Hearing set to discuss college lease

PRINCETON — A public hearing date was set Monday to discuss a possible lease agreement that would allow a college to move into the former First Community Bank building on Mercer Street.

A joint meeting of the Princeton City Council and the Princeton Building Commission was conducted at the Princeton Municipal Building to discuss a possible lease with New River Community and Technical College. After the building commission discussed the general terms of the proposed lease, the city council and the commissioners set a public hearing date for 7 p.m. on July 17.

Under the lease, the college would pay the city $11,850 a month, said Paul Cassell, the city attorney.

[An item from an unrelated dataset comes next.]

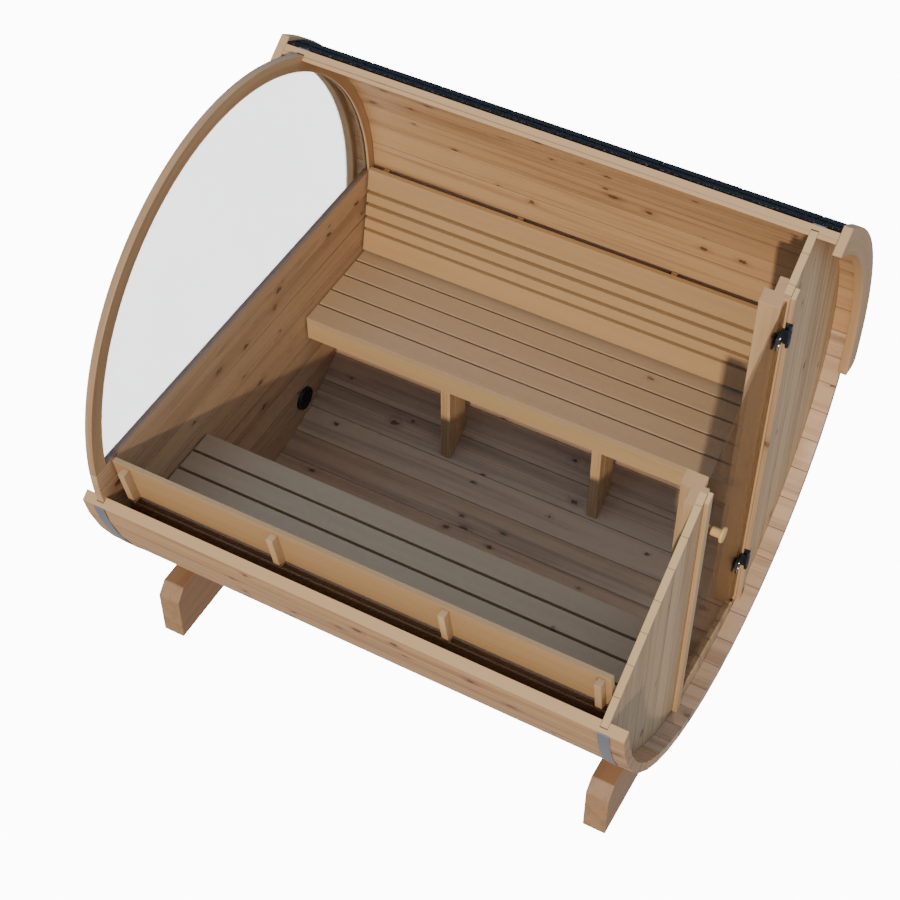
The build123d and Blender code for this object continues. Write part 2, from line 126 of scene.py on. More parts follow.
# Sun, and the camera by its place, the way its back faces and its slight roll
TOWARDS_SUN = Vector((0.235, -1.0, 0.516))
SUN_STRENGTH = 3.5
SUN_WIDTH = radians(1.5)
SUN_COLOUR = (1.0, 0.925, 0.79)
CAMERA_FROM_AXIS = Vector((2.26748, -4.34527, 5.17782))
CAMERA_BACK = Vector((0.320354, -0.585267, 0.744873))
CAMERA_ROLL = 0.001427
CAMERA_LENS = 76.293


# Shader building


def add(tree, kind, feeds=None, **settings):
    """Adds a node, sets it up and feeds its inputs from sockets or plain values."""
    made = tree.nodes.new(kind)
    for name, value in settings.items():
        setattr(made, name, value)
    for name, value in (feeds or {}).items():
        if isinstance(value, bpy.types.NodeSocket):
            tree.links.new(value, made.inputs[name])
        else:
            made.inputs[name].default_value = value
    return made


def work_out(tree, operation, *values, clamp=False):
    """A Math node on sockets or numbers."""
    feeds = dict(enumerate(values))
    return add(tree, "ShaderNodeMath", feeds, operation=operation, use_clamp=clamp).outputs[0]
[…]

“A small portion of the lease payment made by the college to the city under the proposed lease, which constitutes the principal portion of the city’s loan payment, will be credited to the college upon their ultimate purchase of the property,” Cassell said.

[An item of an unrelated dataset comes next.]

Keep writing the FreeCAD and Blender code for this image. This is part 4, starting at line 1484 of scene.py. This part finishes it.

Dr. Marshall Washington, president of New River Community and Technical College, said the institution was actively looking at its finances and looking at purchasing the building with some private donations and, hopefully, a future state bond that would become available.

The college hopes to move into the former bank building by this fall, said Steve Wise, the campus dean. Having a student body of 175 when the Mercer Street campus opens is a conservative estimate, he added. Within three to five years, this figure could grow to between 400 to 500 students.

“The city has done a wonderful job with the renovations work,” Wise said. “The space suits us very well.”

Much of the college’s furniture and equipment now at the Mercer County Technical Education Center could be moved to Mercer Street. The main challenge will be running the cables and other hardware needed for the classrooms’ technology, Wise said.

Mayor Tim Ealy said the city was still in the process of accepting the donation of the former Dean Company building off Stafford Drive. The current plan is to move city offices to that facility; the former plan was to move to Mercer Street.

“That is still in the process,” he said. “We have to get this college thing settled first.”

Once the college finalizes its finances to purchase the Mercer Street property, then the city will close on the Dean Company property the same day, Ealy said. The owner, Richard Preservati, is donating the Dean Company property to the city.

The members of the Princeton Building Commission include Barry Blizzard, Dave Johnston and Ken Johnston. Dave Johnston and Ken Johnston are not related.